In Mark the “demons” (which may or may not be the Romans) know who Jesus is.  So, too, In Mark does at least one Roman know and say who Jesus is.  At Mark’s crucifixion scene, in contrast to the taunts of the chief priests and scribes, the Roman centurion says:  “Truly this man was God’s son” (15:39).  

With his many stories of Jesus as a prolific exorcist, could it be that Mark understood Galilee under the Romans to be as though demon-possessed, and that Jesus, a native Son whom Mark believed to be the Messiah (Mk 8:29), could help to cast those “demons”out?  
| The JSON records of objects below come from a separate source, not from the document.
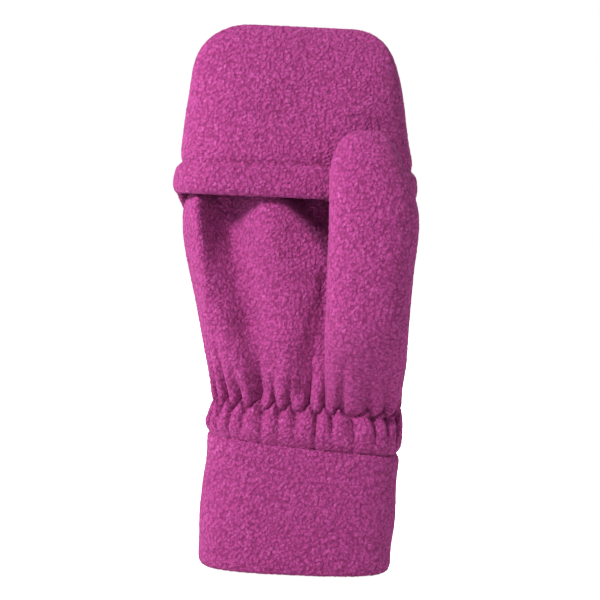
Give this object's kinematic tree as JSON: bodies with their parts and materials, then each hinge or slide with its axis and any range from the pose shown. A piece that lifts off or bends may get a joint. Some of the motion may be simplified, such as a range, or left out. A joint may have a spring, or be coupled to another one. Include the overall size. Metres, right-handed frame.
{
  "type": "convertible flip-top mitten",
  "caption": "Right-hand fleece convertible mitten with a hood that flips back off half-finger sleeves, a sewn-on thumb and an elastic wrist above a folded cuff.",
  "frame": {"origin": "centre of the cuff's folded lower edge, in the plane that the cuff rests on", "axes": "+Z from the cuff to the fingertips, -Y the palm side, +Y the back of the hand, +X the thumb side"},
  "size_m": [0.1138, 0.0791, 0.25],
  "materials": {
    "fleece": "brushed polyester fleece, matte with a soft sheen, magenta",
    "thread": "polyester sewing thread, slightly darker than the fleece",
    "elastic": "knitted white elastic",
    "loop_tape": "looped fastener tape, soft side",
    "hook_tape": "hooked fastener tape, moulded side",
    "label": "blank satin ribbon"
  },
  "bodies": {
    "hand": {"cuff_band": "fleece", "care_label": "label", "palm_panel": "fleece", "back_panel": "fleece", "thumb_gusset": "fleece", "little_finger_sleeve": "fleece", "ring_finger_sleeve": "fleece", "middle_finger_sleeve": "fleece", "index_finger_sleeve": "fleece", "finger_sleeve_hems": "fleece", "wrist_elastic": "elastic", "elastic_stitching": "thread", "cuff_joining_stitching": "thread", "hand_side_seams": "thread", "hood_attachment_stitching": "thread", "cuff_side_seam": "thread", "loop_patch": "loop_tape"},
    "hood": {"hood_front_panel": "fleece", "hood_back_panel": "fleece", "hood_hem": "fleece", "hood_hem_stitching": "thread", "hood_edge_seam": "thread", "hook_patch": "hook_tape"},
    "thumb": {"thumb_front_panel": "fleece", "thumb_back_panel": "fleece", "thumb_seam": "thread"}
  },
  "joints": [
    {"name": "hood_flip", "type": "hinge", "parent": "hand", "child": "hood", "pos_m": [0, 0.022, 0.152], "axis": [-1, 0, 0], "range_deg": [0, 178]},
    {"name": "thumb_swing", "type": "hinge", "parent": "hand", "child": "thumb", "pos_m": [0.0275, -0.0372, 0.104], "axis": [0, 1, 0], "range_deg": [-10, 50], "stiffness_Nm_per_rad": 0.01}
  ]
}
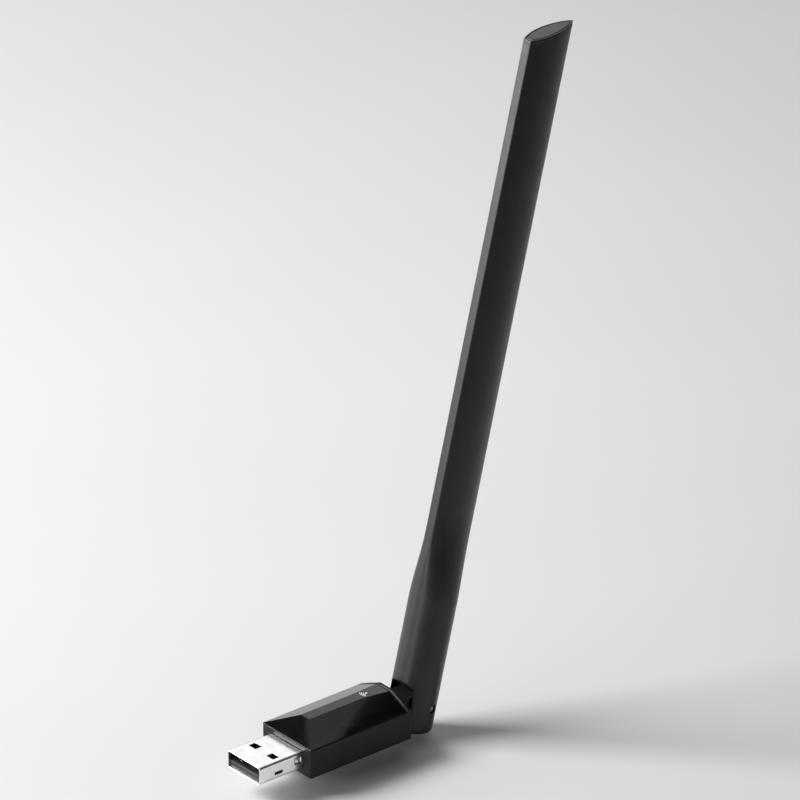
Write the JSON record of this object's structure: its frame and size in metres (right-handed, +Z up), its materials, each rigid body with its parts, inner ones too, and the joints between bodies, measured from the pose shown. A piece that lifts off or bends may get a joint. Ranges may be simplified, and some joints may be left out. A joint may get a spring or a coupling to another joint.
{
  "type": "usb wifi adapter",
  "caption": "Slim USB-A stick with a faceted cover and a tall paddle antenna on a friction hinge at its far end.",
  "frame": {"origin": "centre of the USB plug's open mouth, level with the middle of the plug's height", "axes": "+X from the plug's mouth towards the antenna, +Y across the stick, +Z up through the cover"},
  "size_m": [0.0994, 0.018, 0.1693],
  "materials": {
    "plated_steel": "nickel-plated sheet steel, bright with a fine brushed grain",
    "insulator": "black moulded thermoplastic",
    "gold": "gold-flashed contact strip",
    "case_matte": "fine spark-eroded black plastic",
    "cover_gloss": "piano black plastic",
    "board": "green solder mask over glass laminate",
    "chip": "black moulding compound",
    "pad": "soft grey-blue silicone",
    "tin": "tin-plated sheet",
    "ferrite": "dark grey ferrite",
    "ceramic": "tan ceramic",
    "cable": "thin black fluoropolymer jacket",
    "antenna_matte": "fine-textured satin black plastic",
    "steel": "ground steel",
    "nylon": "black nylon",
    "copper": "bare copper foil"
  },
  "bodies": {
    "adapter": {"usb_shell": "plated_steel", "usb_insulator": "insulator", "usb_contacts": "gold", "lower_casing": "case_matte", "top_cover": "cover_gloss", "circuit_board": "board", "wifi_chip": "chip", "rf_front_end": "chip", "thermal_pad": "pad", "shield_can": "tin", "power_inductor": "ferrite", "voltage_regulator": "chip", "crystal": "tin", "ceramic_capacitors": "ceramic", "chip_resistors": "chip", "rf_filter": "ceramic", "hinge_knuckle": "case_matte", "coax_body": "cable", "coax_clip": "tin"},
    "antenna": {"antenna_sleeve": "antenna_matte", "antenna_tip_cap": "antenna_matte", "hinge_pins": "steel", "friction_washers": "nylon", "coax_flex": "cable", "coax_antenna": "cable", "antenna_board": "board", "antenna_elements": "copper"}
  },
  "joints": [
    {"name": "antenna_tilt", "type": "hinge", "parent": "adapter", "child": "antenna", "pos_m": [0.053, 0, -0.001], "axis": [0, 1, 0], "range_deg": [-14, 76], "deforming": ["coax_flex"]}
  ]
}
Perhaps.  But what I find attractive about Mark’s Gospel as opposed to, say, Matthew’s, is that Mark’s Jesus is one who is less concerned with besting Jewish teachers in teaching (e.g., Matt 22:15-42) or catching them in hypocrisy (e.g., Matt 23) and more concerned with healing people and freeing them from an occupying force.  Which Jesus does, and – as today’s lesson noted – he does with “authority.”

We as a country may not be occupied by a foreign army, but we as people are yet “occupied” by “Legions”that are as deadly to our health and well-being as were the evil spirits in St. Mark’s gospel.  Money and greed are occupying “spirits;” so are jealousy and hatred.  Prejudice and ignorance of others are destructive “spirits;” so, too, are our habits of consumption and pollution of God’s creation.  Impatience and dishonesty are “spirits” that work ill, as are our failure to forgive and to love our neighbors as ourselves.  The list could go on...  

Just as Jesus in Mark’s Gospel had the power to drive out evil spirits, to heal and restore to fullness of life, so does Jesus today have power to heal, to drive out those evil“spirits” that diminish life.  The journey to that healing, suggests Mark, is not easy: in Mark the disciples are often said to have “no faith,” they frequently do not understand, and at the resurrection they run away in fear and terror.  Mark paints a challenging picture of discipleship.  But Mark more than any other Gospel presents Jesus as one who has power over evil “spirits,”and who can cast them out, heal and restore. I pray that God may give us the grace to believe and follow this Jesus,and to allow him to heal and restore us to the fullness of life that Mark is convinced God intends for us.